* Data

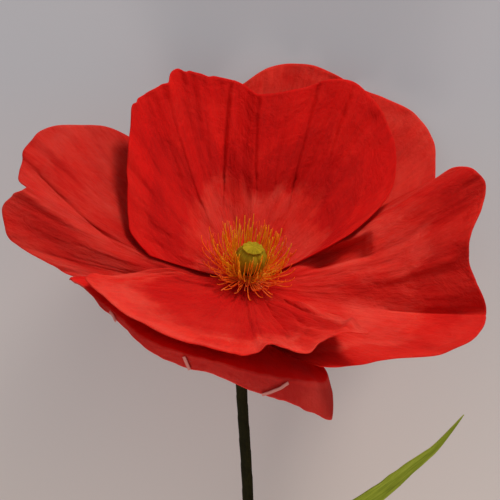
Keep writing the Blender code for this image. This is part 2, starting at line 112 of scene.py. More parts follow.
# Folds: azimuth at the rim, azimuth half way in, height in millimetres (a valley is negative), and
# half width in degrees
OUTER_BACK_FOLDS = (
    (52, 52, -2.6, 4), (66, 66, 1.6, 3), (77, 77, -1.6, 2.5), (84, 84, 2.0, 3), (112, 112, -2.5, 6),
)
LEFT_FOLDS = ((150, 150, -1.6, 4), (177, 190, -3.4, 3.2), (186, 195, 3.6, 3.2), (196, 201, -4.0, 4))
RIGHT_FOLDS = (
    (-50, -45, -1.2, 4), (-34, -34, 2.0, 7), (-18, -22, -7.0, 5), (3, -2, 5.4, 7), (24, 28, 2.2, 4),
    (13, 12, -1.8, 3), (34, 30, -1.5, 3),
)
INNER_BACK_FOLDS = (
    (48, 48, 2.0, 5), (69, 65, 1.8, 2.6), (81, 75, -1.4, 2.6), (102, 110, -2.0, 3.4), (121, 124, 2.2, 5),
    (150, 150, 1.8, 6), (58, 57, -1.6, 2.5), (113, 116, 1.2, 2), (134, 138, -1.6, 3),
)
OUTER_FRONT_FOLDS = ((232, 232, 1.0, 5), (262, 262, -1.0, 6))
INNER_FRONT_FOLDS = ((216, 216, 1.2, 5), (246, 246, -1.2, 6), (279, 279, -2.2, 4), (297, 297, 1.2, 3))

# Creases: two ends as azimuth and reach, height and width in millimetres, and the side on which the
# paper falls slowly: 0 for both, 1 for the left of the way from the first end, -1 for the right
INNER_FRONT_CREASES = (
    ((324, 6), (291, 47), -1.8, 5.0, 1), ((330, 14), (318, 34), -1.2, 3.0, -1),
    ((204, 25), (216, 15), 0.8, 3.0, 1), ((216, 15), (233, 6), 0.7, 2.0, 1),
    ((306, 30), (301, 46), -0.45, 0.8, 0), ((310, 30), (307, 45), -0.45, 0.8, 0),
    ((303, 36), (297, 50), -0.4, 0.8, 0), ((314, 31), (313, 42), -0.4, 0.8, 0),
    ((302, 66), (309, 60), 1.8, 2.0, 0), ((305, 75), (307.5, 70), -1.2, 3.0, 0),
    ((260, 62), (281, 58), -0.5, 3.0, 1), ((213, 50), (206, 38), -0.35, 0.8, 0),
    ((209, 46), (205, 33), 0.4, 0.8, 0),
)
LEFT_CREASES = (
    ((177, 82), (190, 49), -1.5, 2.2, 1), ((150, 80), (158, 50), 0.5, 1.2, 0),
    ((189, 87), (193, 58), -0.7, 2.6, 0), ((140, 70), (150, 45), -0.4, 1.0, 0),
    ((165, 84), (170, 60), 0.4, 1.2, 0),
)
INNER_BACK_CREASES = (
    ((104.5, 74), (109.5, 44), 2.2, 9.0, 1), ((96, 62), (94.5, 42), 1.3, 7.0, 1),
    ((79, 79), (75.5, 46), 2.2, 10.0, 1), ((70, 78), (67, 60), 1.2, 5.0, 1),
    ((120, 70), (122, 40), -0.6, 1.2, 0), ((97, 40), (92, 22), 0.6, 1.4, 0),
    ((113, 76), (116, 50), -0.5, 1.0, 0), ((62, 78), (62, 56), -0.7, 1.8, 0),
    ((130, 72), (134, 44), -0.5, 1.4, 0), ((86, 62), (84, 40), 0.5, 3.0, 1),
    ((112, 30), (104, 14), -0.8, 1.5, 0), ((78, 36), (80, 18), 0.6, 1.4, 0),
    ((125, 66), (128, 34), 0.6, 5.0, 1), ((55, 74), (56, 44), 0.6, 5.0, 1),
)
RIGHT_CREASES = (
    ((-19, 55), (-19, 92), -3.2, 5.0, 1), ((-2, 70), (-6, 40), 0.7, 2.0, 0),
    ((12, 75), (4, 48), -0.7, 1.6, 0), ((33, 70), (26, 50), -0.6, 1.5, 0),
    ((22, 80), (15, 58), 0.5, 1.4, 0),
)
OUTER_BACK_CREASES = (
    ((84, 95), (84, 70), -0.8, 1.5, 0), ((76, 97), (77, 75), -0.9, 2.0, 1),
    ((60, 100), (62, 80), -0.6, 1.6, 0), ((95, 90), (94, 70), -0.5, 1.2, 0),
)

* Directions
Output the data above exactly, please, line for line.

* Full output
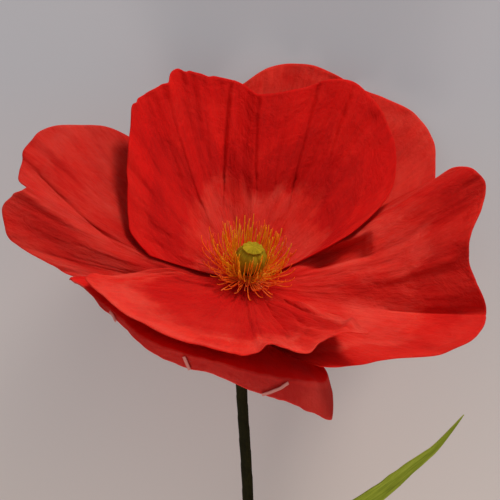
Keep writing the Blender code for this image. This is part 2, starting at line 112 of scene.py. More parts follow.
# Folds: azimuth at the rim, azimuth half way in, height in millimetres (a valley is negative), and
# half width in degrees
OUTER_BACK_FOLDS = (
    (52, 52, -2.6, 4), (66, 66, 1.6, 3), (77, 77, -1.6, 2.5), (84, 84, 2.0, 3), (112, 112, -2.5, 6),
)
LEFT_FOLDS = ((150, 150, -1.6, 4), (177, 190, -3.4, 3.2), (186, 195, 3.6, 3.2), (196, 201, -4.0, 4))
RIGHT_FOLDS = (
    (-50, -45, -1.2, 4), (-34, -34, 2.0, 7), (-18, -22, -7.0, 5), (3, -2, 5.4, 7), (24, 28, 2.2, 4),
    (13, 12, -1.8, 3), (34, 30, -1.5, 3),
)
INNER_BACK_FOLDS = (
    (48, 48, 2.0, 5), (69, 65, 1.8, 2.6), (81, 75, -1.4, 2.6), (102, 110, -2.0, 3.4), (121, 124, 2.2, 5),
    (150, 150, 1.8, 6), (58, 57, -1.6, 2.5), (113, 116, 1.2, 2), (134, 138, -1.6, 3),
)
OUTER_FRONT_FOLDS = ((232, 232, 1.0, 5), (262, 262, -1.0, 6))
INNER_FRONT_FOLDS = ((216, 216, 1.2, 5), (246, 246, -1.2, 6), (279, 279, -2.2, 4), (297, 297, 1.2, 3))

# Creases: two ends as azimuth and reach, height and width in millimetres, and the side on which the
# paper falls slowly: 0 for both, 1 for the left of the way from the first end, -1 for the right
INNER_FRONT_CREASES = (
    ((324, 6), (291, 47), -1.8, 5.0, 1), ((330, 14), (318, 34), -1.2, 3.0, -1),
    ((204, 25), (216, 15), 0.8, 3.0, 1), ((216, 15), (233, 6), 0.7, 2.0, 1),
    ((306, 30), (301, 46), -0.45, 0.8, 0), ((310, 30), (307, 45), -0.45, 0.8, 0),
    ((303, 36), (297, 50), -0.4, 0.8, 0), ((314, 31), (313, 42), -0.4, 0.8, 0),
    ((302, 66), (309, 60), 1.8, 2.0, 0), ((305, 75), (307.5, 70), -1.2, 3.0, 0),
    ((260, 62), (281, 58), -0.5, 3.0, 1), ((213, 50), (206, 38), -0.35, 0.8, 0),
    ((209, 46), (205, 33), 0.4, 0.8, 0),
)
LEFT_CREASES = (
    ((177, 82), (190, 49), -1.5, 2.2, 1), ((150, 80), (158, 50), 0.5, 1.2, 0),
    ((189, 87), (193, 58), -0.7, 2.6, 0), ((140, 70), (150, 45), -0.4, 1.0, 0),
    ((165, 84), (170, 60), 0.4, 1.2, 0),
)
INNER_BACK_CREASES = (
    ((104.5, 74), (109.5, 44), 2.2, 9.0, 1), ((96, 62), (94.5, 42), 1.3, 7.0, 1),
    ((79, 79), (75.5, 46), 2.2, 10.0, 1), ((70, 78), (67, 60), 1.2, 5.0, 1),
    ((120, 70), (122, 40), -0.6, 1.2, 0), ((97, 40), (92, 22), 0.6, 1.4, 0),
    ((113, 76), (116, 50), -0.5, 1.0, 0), ((62, 78), (62, 56), -0.7, 1.8, 0),
    ((130, 72), (134, 44), -0.5, 1.4, 0), ((86, 62), (84, 40), 0.5, 3.0, 1),
    ((112, 30), (104, 14), -0.8, 1.5, 0), ((78, 36), (80, 18), 0.6, 1.4, 0),
    ((125, 66), (128, 34), 0.6, 5.0, 1), ((55, 74), (56, 44), 0.6, 5.0, 1),
)
RIGHT_CREASES = (
    ((-19, 55), (-19, 92), -3.2, 5.0, 1), ((-2, 70), (-6, 40), 0.7, 2.0, 0),
    ((12, 75), (4, 48), -0.7, 1.6, 0), ((33, 70), (26, 50), -0.6, 1.5, 0),
    ((22, 80), (15, 58), 0.5, 1.4, 0),
)
OUTER_BACK_CREASES = (
    ((84, 95), (84, 70), -0.8, 1.5, 0), ((76, 97), (77, 75), -0.9, 2.0, 1),
    ((60, 100), (62, 80), -0.6, 1.6, 0), ((95, 90), (94, 70), -0.5, 1.2, 0),
)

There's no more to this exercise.